Post From: Larry Williams GSV indicator

[2018-12-05 19:30:27]
SC Support Tom - Posts: 450

In the "Buy Swing", for example, when the close is an up day, you give the result a value of O. Doesn't this affect the value of the moving average you calculate in step 2? By adding zeroes to your numerator and dividing by n days in the denominator your resulting average would be lower than if you had simply ignored any days that close up and only added the values of the down days and divided by the n of down days.

Yes, those zero values would lower the value of the Simple Moving Average. Williams' description of the indicator does not give clear instructions on what to do with up days that occur in the 4-day window for the Buy Swing calculation (or vice versa for down days in the Sell Swing calculation). This was my guess.


The goal for "Buy Swing" is to only sum the (high-open) for down days and divide by the number of down days to get the average point value of an attempting "up" a down day. All up days should be ignored -- affecting neither the numerator or the denominator. (Vice versa for Sell Swing)
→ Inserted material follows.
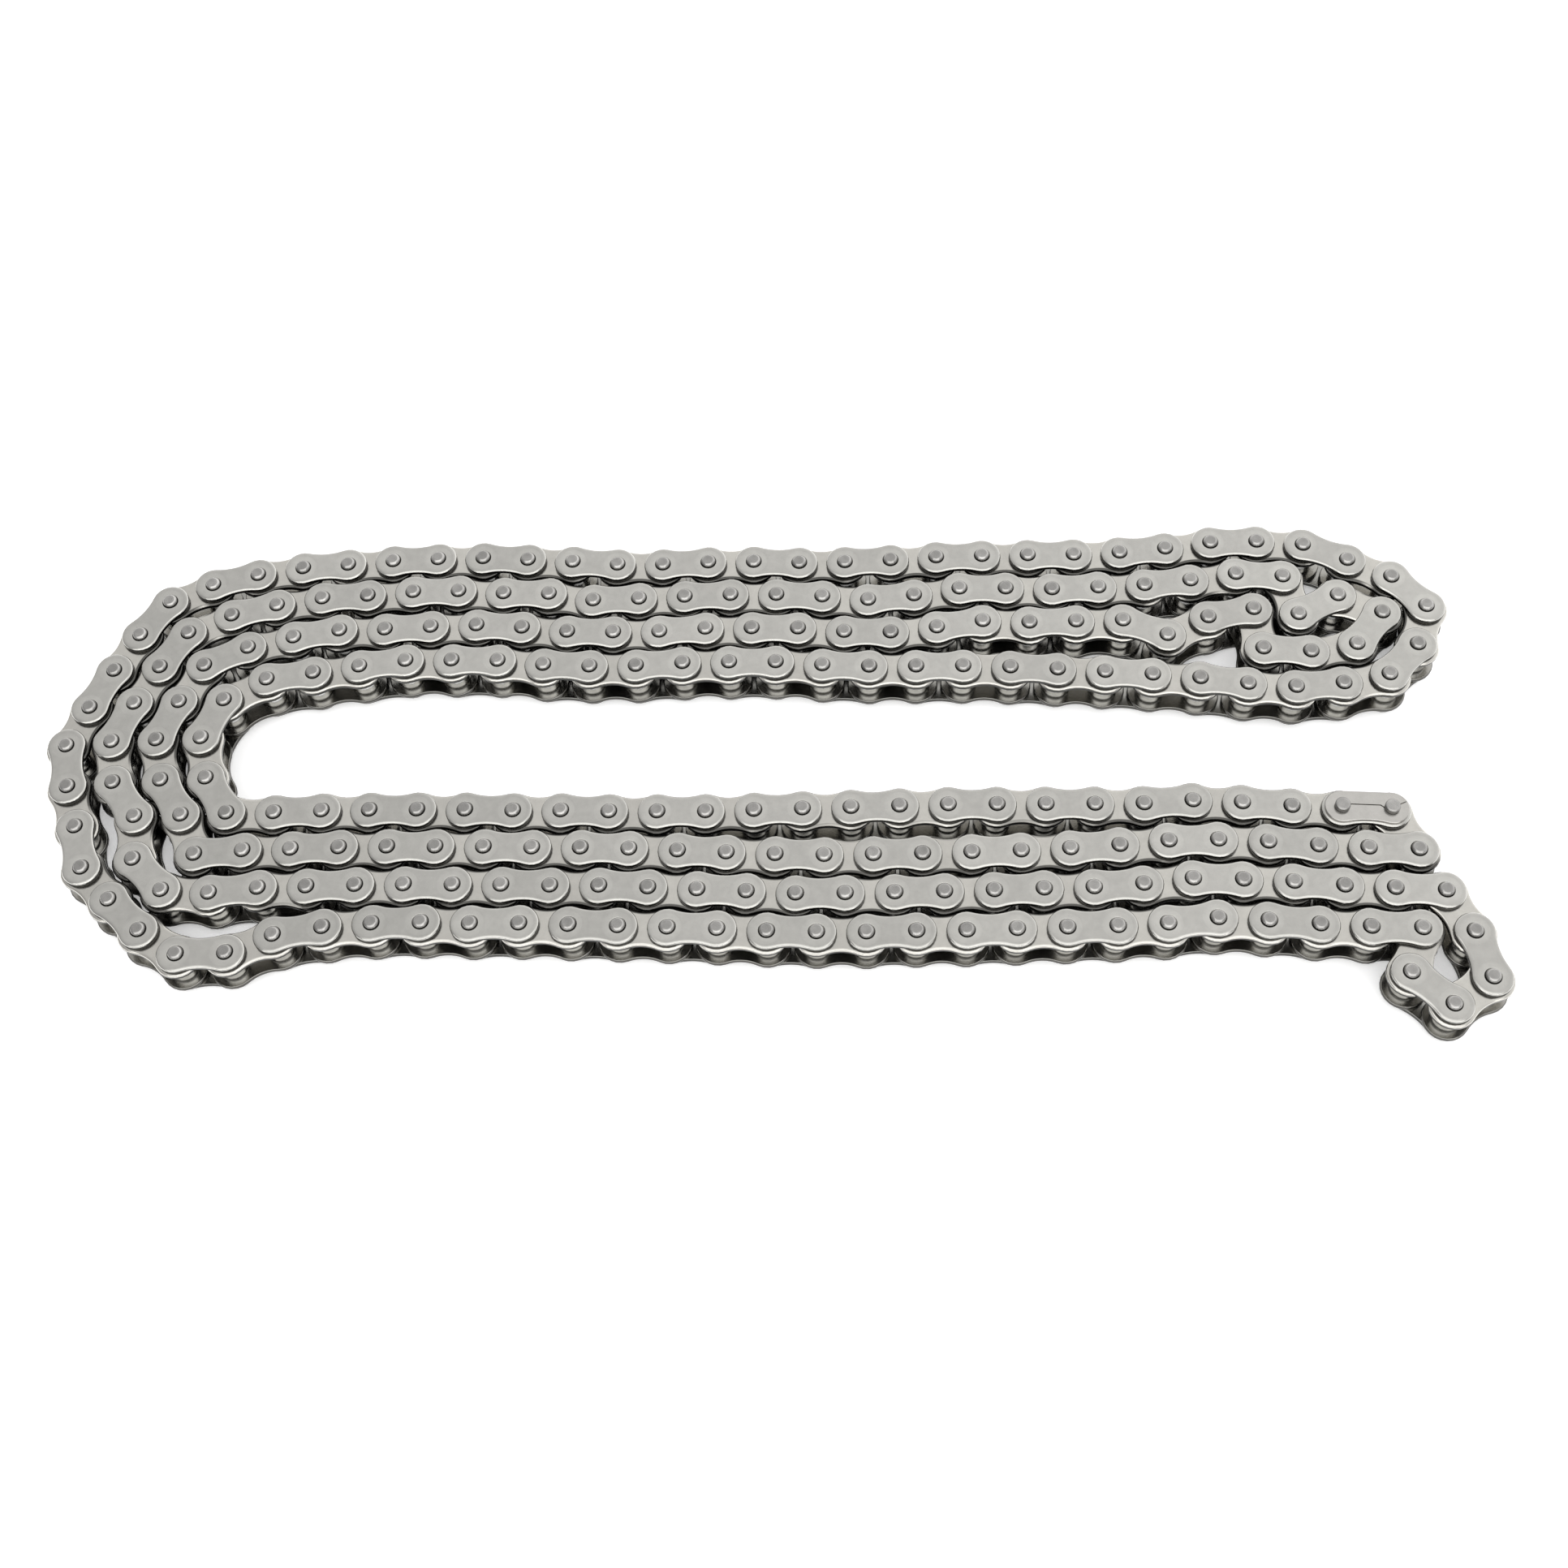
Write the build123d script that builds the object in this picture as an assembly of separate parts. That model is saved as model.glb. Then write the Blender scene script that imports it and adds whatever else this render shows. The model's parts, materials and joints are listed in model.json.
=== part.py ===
from build123d import *
import math
import os

import numpy as np

# Drive chain: one endless roller chain of half-inch pitch, laid flat in eight nested rows
# with its pins upright. Millimetres, +X along the rows, +Z up, pins standing on z = 0.

# ---- chain dimensions -------------------------------------------------------------------
PITCH = 12.7
LINK_ENDS = 240                 # pins in the loop: 120 outer links and 120 inner links
PIN_R = 1.98
PIN_END_CHAMFER = 0.25
PIN_PROUD = 1.05                # how far a pin stands out of the outer plate
BUSH_R = 2.75
BUSH_BORE_R = 2.03              # 0.05 mm running clearance on the pin
ROLLER_R = 3.885
ROLLER_BORE_R = 2.80            # 0.05 mm running clearance on the bush
ROLLER_LENGTH = 6.2
INNER_WIDTH = 6.35              # between the inner plates
PLATE_T = 1.5
SIDE_GAP = 0.1                  # between an inner and an outer plate
OUTER_R, OUTER_WAIST = 5.2, 4.25
INNER_R, INNER_WAIST = 6.0, 4.75
RIM_CHAMFER = 0.3

# ---- heights ----------------------------------------------------------------------------
Z_OUTER_LOW = PIN_PROUD
Z_INNER_LOW = Z_OUTER_LOW + PLATE_T + SIDE_GAP
Z_GAP_LOW = Z_INNER_LOW + PLATE_T
Z_INNER_TOP = Z_GAP_LOW + INNER_WIDTH
Z_OUTER_TOP = Z_INNER_TOP + PLATE_T + SIDE_GAP
Z_OUTER_FACE = Z_OUTER_TOP + PLATE_T
PIN_LENGTH = Z_OUTER_FACE + PIN_PROUD
BUSH_LENGTH = INNER_WIDTH + 2 * PLATE_T
Z_ROLLER = Z_GAP_LOW + (INNER_WIDTH - ROLLER_LENGTH) / 2

# ---- connecting link ----------------------------------------------------------------------
CLIP_T = 0.8
CLIP_LIFT = 0.02                # between the clip and the cover plate
CLIP_R = 4.45                   # rounded ends of the spring clip
CLIP_WAIST = 3.75               # half width at the waist of its lower side
CLIP_HOLE_R = 1.56
CLIP_SLIT = 0.3                 # width of the split between the two legs
CLIP_SPLIT = [(6.35, -0.6), (-3.4, -0.6), (-4.7, 0.3), (-6.35, 0), (-11.5, -2.6)]
CLIP_RIM = 0.15
GROOVE_R = 1.5
GROOVE_H = 0.9
CONNECTING_PIN_LENGTH = 15.9
COVER_HOLE_R = 2.02

# ---- lay: roughly where chosen pins stand on the table, in whole millimetres ----------------
# Pin 0 is the right-hand pin of the connecting link. The pins are numbered along the chain.
# The places are chosen by hand at the ends and kinks of the rows and round the bends.
LAY = [
    # row with the connecting link, from right to left, and the innermost bend on the left
    (0, 165, -16), (4, 114, -13), (9, 51, -13), (14, -13, -15), (23, -127, -15),
    (24, -140, -15), (25, -147, -5), (26, -150, 8), (27, -146, 20), (28, -135, 26),
    # row to the right, and the wide bend round the right end
    (31, -97, 32), (38, -8, 32), (44, 68, 29), (50, 144, 24), (51, 157, 25),
    (52, 169, 27), (53, 180, 35), (54, 182, 48), (55, 173, 57), (56, 162, 62), (57, 150, 68),
    # back row, from right to left, and the outermost bend on the left
    (59, 125, 68), (61, 100, 65), (65, 49, 64), (69, -2, 62), (72, -40, 62), (75, -78, 66),
    (79, -129, 62), (81, -154, 57), (82, -165, 51), (83, -172, 40), (86, -185, 5),
    (88, -179, -20), (89, -177, -32), (91, -157, -49), (92, -147, -57), (93, -134, -56),
    (94, -123, -50),
    # front row, from left to right, and the small loop at its end
    (96, -97, -46), (104, 4, -49), (108, 55, -49), (112, 106, -47), (114, 131, -45),
    (117, 169, -48), (118, 165, -60), (119, 174, -69), (120, 185, -62), (121, 181, -50),
    # second row, from right to left, and the third bend on the left
    (122, 176, -38), (126, 125, -34), (129, 87, -37), (135, 12, -39), (139, -39, -36),
    (144, -103, -36), (148, -154, -37), (149, -163, -28), (150, -164, -16), (151, -172, -6),
    (152, -174, 7), (154, -164, 30), (155, -158, 41), (156, -147, 47),
    # second row from the back, to the right, and the fold at its end
    (158, -122, 53), (160, -96, 55), (163, -58, 53), (164, -46, 50), (167, -8, 52),
    (170, 30, 50), (172, 55, 54), (175, 93, 54), (178, 130, 58), (179, 143, 57), (180, 147, 46),
    (181, 159, 50), (182, 170, 45), (183, 163, 35), (184, 150, 34), (185, 137, 34), (186, 135, 47),
    # third row from the back, from right to left, and the second bend on the left
    (187, 122, 44), (188, 111, 40), (189, 99, 44), (192, 61, 44), (194, 36, 40), (197, -2, 42),
    (200, -40, 40), (203, -78, 43), (207, -129, 41), (209, -152, 30), (211, -162, 8),
    (212, -158, -5), (213, -151, -15), (214, -147, -27),
    # third row, to the right, back to the connecting link
    (219, -83, -25), (223, -32, -26), (227, 19, -28), (231, 69, -27), (235, 120, -23),
    (239, 171, -28),
]
REST_GAP = 0.12                 # between plates that lie still beside each other
MOVING_GAP = 0.36               # between plates of links that move apart
SETTLE_STEPS = 900

# ---- moving links -------------------------------------------------------------------------
# Two ends of the lay can sway. Each is held by two strands of three links that stay parallel:
# the links of one strand are exact shifted copies of the other strand's links.
NECK_STRANDS = ((4, 3, 2, 1), (235, 236, 237, 238))
TAIL_STRANDS = ((126, 125, 124, 123), (113, 114, 115, 116))
NECK_END = (0, 239, 238)        # links named by their lower-numbered pin; 239 joins pin 239 to 0
TAIL_END = (116, 117, 118, 119, 120, 121, 122)


def strand_links(pins):
    """The three links of a strand, each named by its lower-numbered pin."""
    return [min(a, b) for a, b in zip(pins, pins[1:])]


def plate_circles(end_r, waist):
    """Circles that fill a plate's outline: positions along it from 0 to 1, and radii."""
    half = PITCH / 2
    neck_r = (half**2 + waist**2 - end_r**2) / (2 * (end_r - waist))
    where = np.array([-1, -0.72, -0.36, 0, 0.36, 0.72, 1]) * half
    radius = np.sqrt(where**2 + (waist + neck_r) ** 2) - neck_r
    radius[[0, -1]] = end_r
    return (where / half + 1) / 2, radius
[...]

It sounds like I could achieve that by replacing the Simple Moving Average with Simple Moving Average - Skip Zeros, which is described here:

Moving Average - Simple Skip Zeros

For example, if in a 4-day window there are 2 down days and 2 up days, then the sum of the 2 down days would be divided by 2 for the average Buy Swing, and the sum of the 2 up days would be divided by 2 for the average Sell Swing over the same period. Does that sound more like it?